The Saudi Arabia-led blockade against Qatar is ‘taking its toll' on the Riyadh-based Almarai. The Middle East's leading food and beverage manufacturer's revenue is projected to take a beating in the third quarter (Q3, 2017).

The Bahrain-headquartered investment bank SICO noted in its third quarter preview of GCC equities that 'Almarai will face weakness from lower sales year-on-year as a result of Qatar blockade.

Dairy business is the traditional core of Almarai. It's extensive product range includes fresh milk, laban, flavoured milk, milkshakes, UHT, evaporated milk, cream, yoghurts, desserts, natural and processed cheeses, butter and ghee.

Shortly after the blockade, customers in Qatar voluntarily stopped buying Almarai'sr products. During the initial days of blockade, in Doha supermarkets, Almarai products were seen in piles labelled with discount signs.

The dairy producer relies on its Gulf neighbours for more than a quarter of its revenue, though its market share in Qatar is not available on public domain.

SICO's Q3 preview forecast GCC banks are expected to report a healthy set of results in 3Q17. Qatari banks are likely to benefit from lower provisioning charges on a high base in 3Q16, and are likely to report healthy lending book growth supported by infusion of public sector deposits.
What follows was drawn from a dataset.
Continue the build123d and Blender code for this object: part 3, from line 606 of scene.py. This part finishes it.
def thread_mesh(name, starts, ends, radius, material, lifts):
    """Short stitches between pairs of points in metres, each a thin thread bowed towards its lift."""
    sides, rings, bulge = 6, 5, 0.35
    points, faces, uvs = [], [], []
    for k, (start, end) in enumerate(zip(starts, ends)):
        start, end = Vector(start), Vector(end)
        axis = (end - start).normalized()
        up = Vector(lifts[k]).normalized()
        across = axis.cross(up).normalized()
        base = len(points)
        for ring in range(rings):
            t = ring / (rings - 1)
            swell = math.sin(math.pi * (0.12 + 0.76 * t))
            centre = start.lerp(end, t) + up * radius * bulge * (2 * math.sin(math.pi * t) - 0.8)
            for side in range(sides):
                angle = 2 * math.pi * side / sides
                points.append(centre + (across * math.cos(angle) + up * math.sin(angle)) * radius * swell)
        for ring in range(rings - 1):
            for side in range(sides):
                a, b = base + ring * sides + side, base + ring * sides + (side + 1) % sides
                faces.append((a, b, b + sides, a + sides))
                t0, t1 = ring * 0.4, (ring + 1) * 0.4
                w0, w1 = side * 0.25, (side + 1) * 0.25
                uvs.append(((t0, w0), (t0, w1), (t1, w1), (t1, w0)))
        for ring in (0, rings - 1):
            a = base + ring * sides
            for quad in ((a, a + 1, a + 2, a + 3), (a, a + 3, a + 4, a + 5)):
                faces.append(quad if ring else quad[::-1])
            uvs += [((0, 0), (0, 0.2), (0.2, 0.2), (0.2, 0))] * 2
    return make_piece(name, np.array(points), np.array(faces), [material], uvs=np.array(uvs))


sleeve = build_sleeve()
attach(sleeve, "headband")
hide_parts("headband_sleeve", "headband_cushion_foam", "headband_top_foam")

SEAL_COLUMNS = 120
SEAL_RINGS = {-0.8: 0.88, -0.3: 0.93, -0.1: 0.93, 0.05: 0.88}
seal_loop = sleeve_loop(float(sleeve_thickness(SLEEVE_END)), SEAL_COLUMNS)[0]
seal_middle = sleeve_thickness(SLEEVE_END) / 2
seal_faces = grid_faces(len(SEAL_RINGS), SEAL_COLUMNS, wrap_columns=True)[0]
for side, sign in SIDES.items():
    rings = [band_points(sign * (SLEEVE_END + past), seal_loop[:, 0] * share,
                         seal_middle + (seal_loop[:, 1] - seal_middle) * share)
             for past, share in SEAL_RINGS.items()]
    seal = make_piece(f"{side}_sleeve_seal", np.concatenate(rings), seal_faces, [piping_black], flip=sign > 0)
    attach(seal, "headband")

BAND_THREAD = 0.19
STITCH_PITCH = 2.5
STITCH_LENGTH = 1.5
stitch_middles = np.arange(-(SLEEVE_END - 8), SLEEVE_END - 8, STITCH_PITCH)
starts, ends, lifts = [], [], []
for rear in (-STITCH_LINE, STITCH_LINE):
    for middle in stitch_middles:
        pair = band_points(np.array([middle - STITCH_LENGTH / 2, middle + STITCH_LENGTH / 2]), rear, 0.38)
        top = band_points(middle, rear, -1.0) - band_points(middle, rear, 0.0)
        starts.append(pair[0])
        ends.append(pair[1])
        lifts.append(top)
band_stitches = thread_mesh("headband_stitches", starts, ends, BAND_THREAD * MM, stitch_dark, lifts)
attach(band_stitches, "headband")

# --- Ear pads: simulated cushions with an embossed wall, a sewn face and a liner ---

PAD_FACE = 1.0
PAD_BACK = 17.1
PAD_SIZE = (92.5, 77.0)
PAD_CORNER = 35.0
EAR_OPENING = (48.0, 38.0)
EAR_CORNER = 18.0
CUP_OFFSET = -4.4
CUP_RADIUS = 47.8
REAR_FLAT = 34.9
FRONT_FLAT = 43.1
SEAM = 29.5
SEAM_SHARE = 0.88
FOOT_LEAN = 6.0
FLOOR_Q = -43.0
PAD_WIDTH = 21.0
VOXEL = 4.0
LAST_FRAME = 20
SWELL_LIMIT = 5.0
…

According to SICO analysts aggregate 3Q17 earnings of GCC listed companies are expected to increase 4 percent year-on-year and 8 percent quarter-on-quarter led by banks and industrials.
On an aggregate level, SICO forecasts, petrochemicals earnings are likely to decline by 6 percent as feedback prices outpaced the strength in product prices. Average petrochemical product prices for a basket of major products gained 14 percent YoY and 6 percent QoQ during the quarter while feedstock price increased higher .

On the GCC real estate sector, SICO forecast that the growth in property development segment revenues is expected to support YoY core earnings growth for Emaar and even Aldar. SICO analysts expects a sequential uptick in hospitality revenues.
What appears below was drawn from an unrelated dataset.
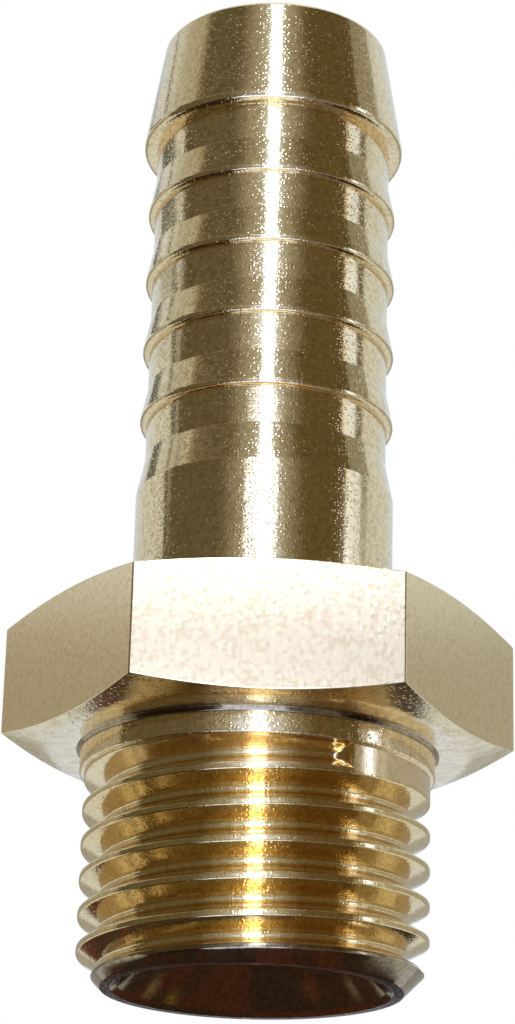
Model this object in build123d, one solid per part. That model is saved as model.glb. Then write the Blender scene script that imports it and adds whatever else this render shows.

In the building and industrials sector, the cement segment is expected to remain weak with 45 percent year-on-year decline in earnings on average. Ceramics, driven by dollar weakness, and steel companies, driven by steel price growth are likely to fare better YoY over a depressed base. Within industrials, Ma'aden should report strong YoY growth led by strength in aluminium prices and cost controls, but the growth is priced in. Saudi Electricity should see seasonal strength.

In the telecom sector, SICO expects Ooredoo to deliver better year-on-year due to forex impact in 3Q16. Saudi telcos will face year-on-year weakness.